Такая возможность даже не приходила мне в голову.
– Почему они этого не делают?
Тейлор откусывает кусочек крекера.
– «Повышенный риск заражения», – поясняет она невнятно. – Хотя я думаю, что они просто не могут подойти ближе из-за скал. Тоже мне флот. Уж они должны бы разбираться в том, как рулить катером.
Мне странно слышать, как священнодействие описывается с таким будничным сарказмом. Хотя, если подумать, она знакома с процедурой гораздо лучше меня.
– Остров… – Я запинаюсь, подыскивая нужное слово. – Он настолько большой, как кажется?
– Большой?
Я думаю о территории школы, о том, как выросли сосны и как они совсем не похожи на лес, который я вижу с крыши. В лесу лютует токс. Там нет девочек, которыми можно кормиться, поэтому она пробралась во все остальное. Там она цветет пышным цветом и распространяется с какой-то неукротимой, разрушительной, привольной радостью.
– Да, – говорю я. – Наверное.
Тейлор подается вперед.
– Помнишь, как все началось? Тот первый день?
Это было ранней весной, в солнечный день полтора года назад. Когда это случилось, я была в рощице черных сосен, среди переплетения стволов и ветвей; Риз и Байетт смотрели, как я балансирую на низкой ветке, пытаясь пройти по ней как можно дальше. Я упала – ничего удивительного, мы все тогда были покрыты ссадинами и царапинами: кто-то слишком быстро завернул за угол, кто-то слишком коротко подвернул ткань во время шитья, кто-то из любопытства вдавливал в кожу острые предметы. Удивительно было то, что случилось потом.
Я встала, не переставая смеяться, и тут из моего правого глаза потекла кровь. Сперва медленно, потом все быстрее, пачкая щеку и заливаясь в рот. Она была горячая, почти раскаленная, и я заплакала, потому что ничего не видела.

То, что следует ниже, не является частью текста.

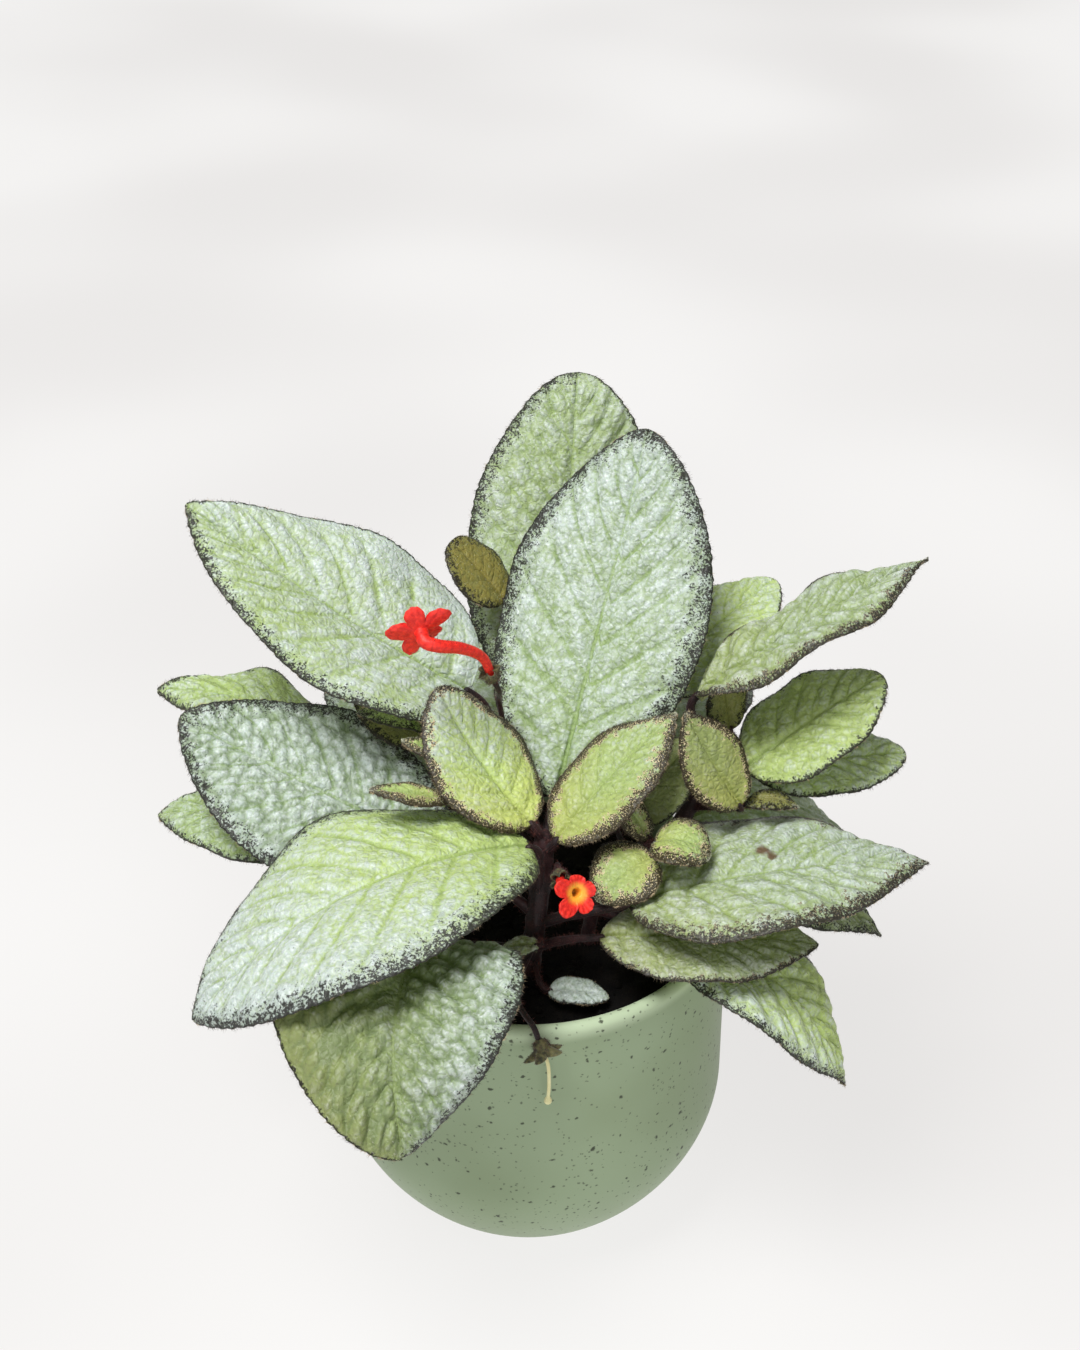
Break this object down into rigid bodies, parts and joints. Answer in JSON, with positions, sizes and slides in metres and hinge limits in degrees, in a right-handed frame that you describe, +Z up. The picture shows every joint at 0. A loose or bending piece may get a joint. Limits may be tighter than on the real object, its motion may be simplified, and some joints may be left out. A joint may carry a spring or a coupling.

Байетт выругалась и схватила меня за локоть. Риз взялась за второй, и они вместе потащили меня к школе. Я крепко зажмурилась. Я слышала голоса других девочек, слышала, как они болтают и смеются, а потом замолкают, когда мы проходим мимо. Байетт крепко прижалась ко мне. Только благодаря ей я держалась на ногах.
В вестибюле Байетт усадила меня на лестницу, а Риз кинулась за медсестрой. Я не знаю, сколько мы просидели; Байетт держала мою руку в своих, а я, положив голову ей на плечо, заливала ее рубашку кровью. Когда Риз вернулась, с ней была Уэлч, и они прижимали марлю к моему правому глазу, пока кровь не остановилась. А когда она остановилась, они увидели, что кожа век начала срастаться.
Медсестра умерла. Еще три девочки заболели. С этого все и началось.
На следующее утро на острове был объявлен карантин. В небе кружили вертолеты военного образца. Врачи в защитных костюмах наводнили школу, проводя бесконечные тесты в попытке найти ответы, а болезнь тем временем проникала в нас, забирала одну за другой.
– Да, – говорю я и прочищаю горло. – Помню.
– Снаружи всё в точности как тогда, – объясняет Тейлор. – Здесь, в школе, все спокойно, но в лесу всё как в первые дни. Так, будто мы абсолютно ничего не знаем.
Возможно, мне она расскажет правду. Возможно, попав в лодочную смену, я наконец заслужила ее.
– Поэтому ты ушла?
Неправильный вопрос. В одну секунду Тейлор меняется в лице. Холодный взгляд, сжатые в нитку губы. Она поднимается с пола.
– Оставляю крекеры тебе. Спрячь назад, когда наешься.
Риз не приходит на ужин. Она вернулась к отбою – это нам удалось выудить из Уэлч, – но мы не видим ее ни на кухне, когда я забираю наши пайки, ни когда Лорен и Эли дерутся из-за упаковки резинок для волос и Джулии приходится их разнимать. Теперь это и моя работа, напоминаю я себе. Я лодочница. Я пример.
Когда мы возвращаемся в спальню, ее постель пуста, но мне кажется, что в дальнем конце коридора я мельком вижу серебряный блеск. Я заставляю себя отвернуться.
– Это мне надо злиться, – говорю я Байетт, когда мы укладываемся спать. – Это она меня чуть не задушила, а не я ее.
– Ты отняла то, что должно принадлежать ей, – говорит Байетт. – По крайней мере, она так считает.